:: DATASET EXCERPT ::

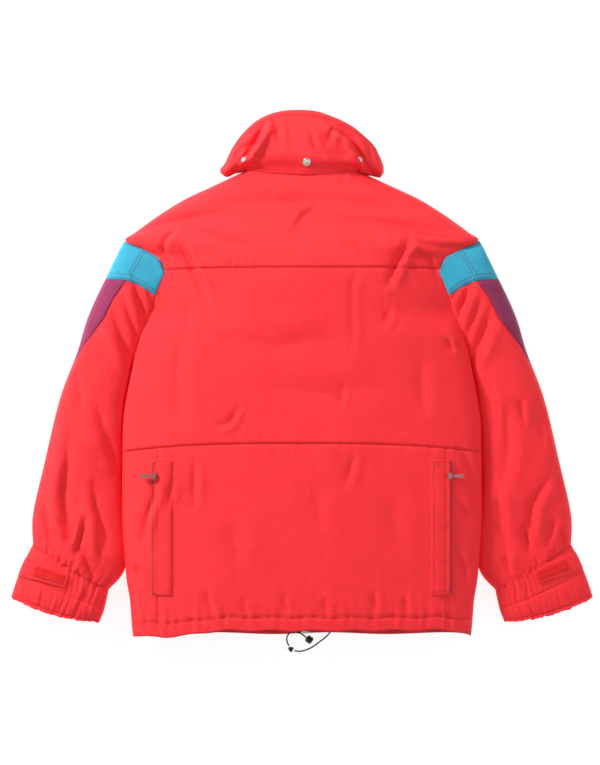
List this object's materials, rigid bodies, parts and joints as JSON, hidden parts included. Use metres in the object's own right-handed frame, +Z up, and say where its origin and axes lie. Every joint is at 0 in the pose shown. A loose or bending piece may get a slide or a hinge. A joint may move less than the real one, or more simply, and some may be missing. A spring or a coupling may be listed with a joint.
{
  "type": "ski jacket",
  "caption": "Padded ski jacket lying flat, back up: panelled shell, wadding and lining, stand collar, rear zip pocket, strapped cuffs and hem draw cord.",
  "frame": {"origin": "bottom centre of the jacket (without its cords) on the surface it lies on", "axes": "+Z up out of the back, +Y towards the collar, +X towards the pictured right sleeve (the wearer's right)"},
  "size_m": [1, 0.9242, 0.085],
  "materials": {
    "shell_cloth": "coral red woven nylon with a soft satin sheen",
    "lining_cloth": "smooth plain lining taffeta",
    "wadding": "bonded polyester wadding",
    "shoulder_cloth": "turquoise woven nylon",
    "stripe_cloth": "plum woven nylon",
    "zip_tape": "woven zip tape and coil",
    "snap_metal": "nickel-plated press stud",
    "zip_metal": "cast zip slider, lacquered",
    "pull_cloth": "stitched pull tab",
    "cord_cloth": "braided dark brown-grey draw cord",
    "cord_plastic": "moulded dark acetal"
  },
  "bodies": {
    "jacket": {"back_yoke": "shell_cloth", "back_panel": "shell_cloth", "rear_pocket_panel": "shell_cloth", "storm_flap": "shell_cloth", "collar_outer": "shell_cloth", "collar_inner": "shell_cloth", "back_padding": "wadding", "lower_back_padding": "wadding", "collar_padding": "wadding", "back_lining": "lining_cloth", "rear_pocket_back": "lining_cloth", "hanger_loop": "lining_cloth", "hood_snap_centre": "snap_metal", "hood_snap_right": "snap_metal", "hood_snap_left": "snap_metal", "cord_lock_spring": "snap_metal", "hem_cord": "cord_cloth", "drawcord_knot": "cord_cloth", "drawcord_loop_right": "cord_cloth", "drawcord_loop_left": "cord_cloth", "drawcord_end": "cord_cloth", "cord_lock": "cord_plastic", "drawcord_bead": "cord_plastic", "back_side_panel_right": "shell_cloth", "front_panel_right": "shell_cloth", "front_padding_right": "wadding", "front_lining_right": "lining_cloth", "shoulder_panel_right": "shoulder_cloth", "rear_zip_right": "zip_tape", "main_zip_tape_right": "zip_tape", "back_side_panel_left": "shell_cloth", "front_panel_left": "shell_cloth", "front_padding_left": "wadding", "front_lining_left": "lining_cloth", "shoulder_panel_left": "shoulder_cloth", "rear_zip_left": "zip_tape", "main_zip_tape_left": "zip_tape"},
    "sleeve_right": {"sleeve_upper_right": "shell_cloth", "sleeve_under_right": "shell_cloth", "sleeve_stripe_right": "stripe_cloth", "sleeve_padding_right": "wadding", "sleeve_lining_right": "lining_cloth", "cuff_right": "shell_cloth", "cuff_elastic_right": "zip_tape"},
    "cuff_strap_right": {"cuff_tab_right": "shell_cloth"},
    "rear_slider_right": {"rear_zip_slider_right": "zip_metal"},
    "rear_pull_right": {"rear_zip_pull_right": "pull_cloth"},
    "sleeve_left": {"sleeve_upper_left": "shell_cloth", "sleeve_under_left": "shell_cloth", "sleeve_stripe_left": "stripe_cloth", "sleeve_padding_left": "wadding", "sleeve_lining_left": "lining_cloth", "cuff_left": "shell_cloth", "cuff_elastic_left": "zip_tape"},
    "cuff_strap_left": {"cuff_tab_left": "shell_cloth"},
    "rear_slider_left": {"rear_zip_slider_left": "zip_metal"},
    "rear_pull_left": {"rear_zip_pull_left": "pull_cloth"},
    "main_slider": {"main_zip_slider": "cord_plastic"},
    "main_pull": {"main_zip_pull": "cord_plastic"},
    "lock_button": {"cord_lock_button": "cord_plastic"}
  },
  "joints": [
    {"name": "sleeve_right_swing", "type": "hinge", "parent": "jacket", "child": "sleeve_right", "pos_m": [0.27, 0.19, 0.026], "axis": [0, 0, 1], "range_deg": [0, 60]},
    {"name": "cuff_strap_right_lift", "type": "hinge", "parent": "sleeve_right", "child": "cuff_strap_right", "pos_m": [0.4655, -0.3185, 0.0322], "axis": [-0.45, 0.893, 0], "range_deg": [0, 110]},
    {"name": "rear_zip_right_slide", "type": "slide", "parent": "jacket", "child": "rear_slider_right", "axis": [0, -1, 0], "range_m": [0, 0.19]},
    {"name": "rear_pull_right_flip", "type": "hinge", "parent": "rear_slider_right", "child": "rear_pull_right", "pos_m": [0.2548, -0.172, 0.0769], "axis": [0, -1, 0], "range_deg": [0, 140]},
    {"name": "sleeve_left_swing", "type": "hinge", "parent": "jacket", "child": "sleeve_left", "pos_m": [-0.27, 0.19, 0.026], "axis": [0, 0, -1], "range_deg": [0, 60]},
    {"name": "cuff_strap_left_lift", "type": "hinge", "parent": "sleeve_left", "child": "cuff_strap_left", "pos_m": [-0.4655, -0.3185, 0.0322], "axis": [-0.45, -0.893, 0], "range_deg": [0, 110]},
    {"name": "rear_zip_left_slide", "type": "slide", "parent": "jacket", "child": "rear_slider_left", "axis": [0, -1, 0], "range_m": [0, 0.19]},
    {"name": "rear_pull_left_flip", "type": "hinge", "parent": "rear_slider_left", "child": "rear_pull_left", "pos_m": [-0.2548, -0.172, 0.0769], "axis": [0, 1, 0], "range_deg": [0, 140]},
    {"name": "main_zip_slide", "type": "slide", "parent": "jacket", "child": "main_slider", "axis": [0, -1, 0], "range_m": [0, 0.7]},
    {"name": "main_pull_flip", "type": "hinge", "parent": "main_slider", "child": "main_pull", "pos_m": [0, 0.288, 0.00145], "axis": [1, 0, 0], "range_deg": [0, 100]},
    {"name": "cord_lock_press", "type": "slide", "parent": "jacket", "child": "lock_button", "axis": [-1, 0, 0], "range_m": [0, 0.003], "stiffness_N_per_m": 300}
  ]
}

:::

**WORK TO BE COMPLETED**
Output all of the material, please, exactly as it stands.

**WRITTEN SOLUTION**
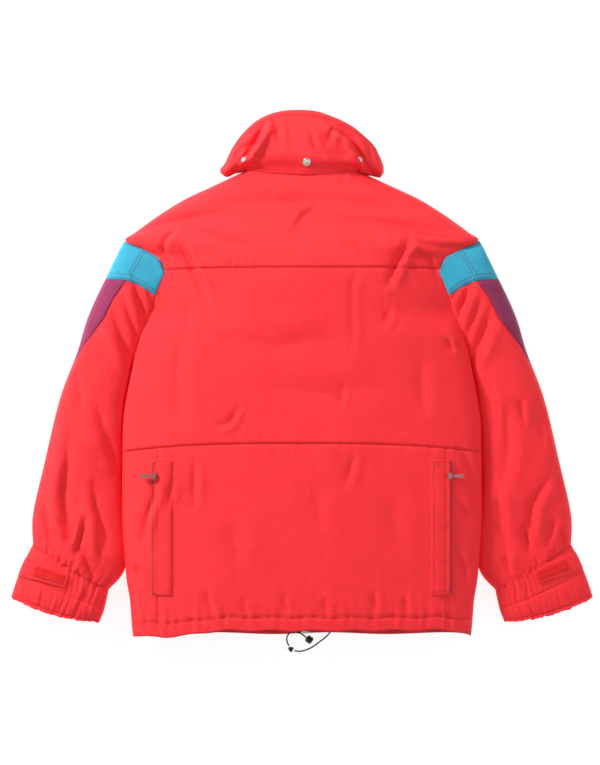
List this object's materials, rigid bodies, parts and joints as JSON, hidden parts included. Use metres in the object's own right-handed frame, +Z up, and say where its origin and axes lie. Every joint is at 0 in the pose shown. A loose or bending piece may get a slide or a hinge. A joint may move less than the real one, or more simply, and some may be missing. A spring or a coupling may be listed with a joint.
{
  "type": "ski jacket",
  "caption": "Padded ski jacket lying flat, back up: panelled shell, wadding and lining, stand collar, rear zip pocket, strapped cuffs and hem draw cord.",
  "frame": {"origin": "bottom centre of the jacket (without its cords) on the surface it lies on", "axes": "+Z up out of the back, +Y towards the collar, +X towards the pictured right sleeve (the wearer's right)"},
  "size_m": [1, 0.9242, 0.085],
  "materials": {
    "shell_cloth": "coral red woven nylon with a soft satin sheen",
    "lining_cloth": "smooth plain lining taffeta",
    "wadding": "bonded polyester wadding",
    "shoulder_cloth": "turquoise woven nylon",
    "stripe_cloth": "plum woven nylon",
    "zip_tape": "woven zip tape and coil",
    "snap_metal": "nickel-plated press stud",
    "zip_metal": "cast zip slider, lacquered",
    "pull_cloth": "stitched pull tab",
    "cord_cloth": "braided dark brown-grey draw cord",
    "cord_plastic": "moulded dark acetal"
  },
  "bodies": {
    "jacket": {"back_yoke": "shell_cloth", "back_panel": "shell_cloth", "rear_pocket_panel": "shell_cloth", "storm_flap": "shell_cloth", "collar_outer": "shell_cloth", "collar_inner": "shell_cloth", "back_padding": "wadding", "lower_back_padding": "wadding", "collar_padding": "wadding", "back_lining": "lining_cloth", "rear_pocket_back": "lining_cloth", "hanger_loop": "lining_cloth", "hood_snap_centre": "snap_metal", "hood_snap_right": "snap_metal", "hood_snap_left": "snap_metal", "cord_lock_spring": "snap_metal", "hem_cord": "cord_cloth", "drawcord_knot": "cord_cloth", "drawcord_loop_right": "cord_cloth", "drawcord_loop_left": "cord_cloth", "drawcord_end": "cord_cloth", "cord_lock": "cord_plastic", "drawcord_bead": "cord_plastic", "back_side_panel_right": "shell_cloth", "front_panel_right": "shell_cloth", "front_padding_right": "wadding", "front_lining_right": "lining_cloth", "shoulder_panel_right": "shoulder_cloth", "rear_zip_right": "zip_tape", "main_zip_tape_right": "zip_tape", "back_side_panel_left": "shell_cloth", "front_panel_left": "shell_cloth", "front_padding_left": "wadding", "front_lining_left": "lining_cloth", "shoulder_panel_left": "shoulder_cloth", "rear_zip_left": "zip_tape", "main_zip_tape_left": "zip_tape"},
    "sleeve_right": {"sleeve_upper_right": "shell_cloth", "sleeve_under_right": "shell_cloth", "sleeve_stripe_right": "stripe_cloth", "sleeve_padding_right": "wadding", "sleeve_lining_right": "lining_cloth", "cuff_right": "shell_cloth", "cuff_elastic_right": "zip_tape"},
    "cuff_strap_right": {"cuff_tab_right": "shell_cloth"},
    "rear_slider_right": {"rear_zip_slider_right": "zip_metal"},
    "rear_pull_right": {"rear_zip_pull_right": "pull_cloth"},
    "sleeve_left": {"sleeve_upper_left": "shell_cloth", "sleeve_under_left": "shell_cloth", "sleeve_stripe_left": "stripe_cloth", "sleeve_padding_left": "wadding", "sleeve_lining_left": "lining_cloth", "cuff_left": "shell_cloth", "cuff_elastic_left": "zip_tape"},
    "cuff_strap_left": {"cuff_tab_left": "shell_cloth"},
    "rear_slider_left": {"rear_zip_slider_left": "zip_metal"},
    "rear_pull_left": {"rear_zip_pull_left": "pull_cloth"},
    "main_slider": {"main_zip_slider": "cord_plastic"},
    "main_pull": {"main_zip_pull": "cord_plastic"},
    "lock_button": {"cord_lock_button": "cord_plastic"}
  },
  "joints": [
    {"name": "sleeve_right_swing", "type": "hinge", "parent": "jacket", "child": "sleeve_right", "pos_m": [0.27, 0.19, 0.026], "axis": [0, 0, 1], "range_deg": [0, 60]},
    {"name": "cuff_strap_right_lift", "type": "hinge", "parent": "sleeve_right", "child": "cuff_strap_right", "pos_m": [0.4655, -0.3185, 0.0322], "axis": [-0.45, 0.893, 0], "range_deg": [0, 110]},
    {"name": "rear_zip_right_slide", "type": "slide", "parent": "jacket", "child": "rear_slider_right", "axis": [0, -1, 0], "range_m": [0, 0.19]},
    {"name": "rear_pull_right_flip", "type": "hinge", "parent": "rear_slider_right", "child": "rear_pull_right", "pos_m": [0.2548, -0.172, 0.0769], "axis": [0, -1, 0], "range_deg": [0, 140]},
    {"name": "sleeve_left_swing", "type": "hinge", "parent": "jacket", "child": "sleeve_left", "pos_m": [-0.27, 0.19, 0.026], "axis": [0, 0, -1], "range_deg": [0, 60]},
    {"name": "cuff_strap_left_lift", "type": "hinge", "parent": "sleeve_left", "child": "cuff_strap_left", "pos_m": [-0.4655, -0.3185, 0.0322], "axis": [-0.45, -0.893, 0], "range_deg": [0, 110]},
    {"name": "rear_zip_left_slide", "type": "slide", "parent": "jacket", "child": "rear_slider_left", "axis": [0, -1, 0], "range_m": [0, 0.19]},
    {"name": "rear_pull_left_flip", "type": "hinge", "parent": "rear_slider_left", "child": "rear_pull_left", "pos_m": [-0.2548, -0.172, 0.0769], "axis": [0, 1, 0], "range_deg": [0, 140]},
    {"name": "main_zip_slide", "type": "slide", "parent": "jacket", "child": "main_slider", "axis": [0, -1, 0], "range_m": [0, 0.7]},
    {"name": "main_pull_flip", "type": "hinge", "parent": "main_slider", "child": "main_pull", "pos_m": [0, 0.288, 0.00145], "axis": [1, 0, 0], "range_deg": [0, 100]},
    {"name": "cord_lock_press", "type": "slide", "parent": "jacket", "child": "lock_button", "axis": [-1, 0, 0], "range_m": [0, 0.003], "stiffness_N_per_m": 300}
  ]
}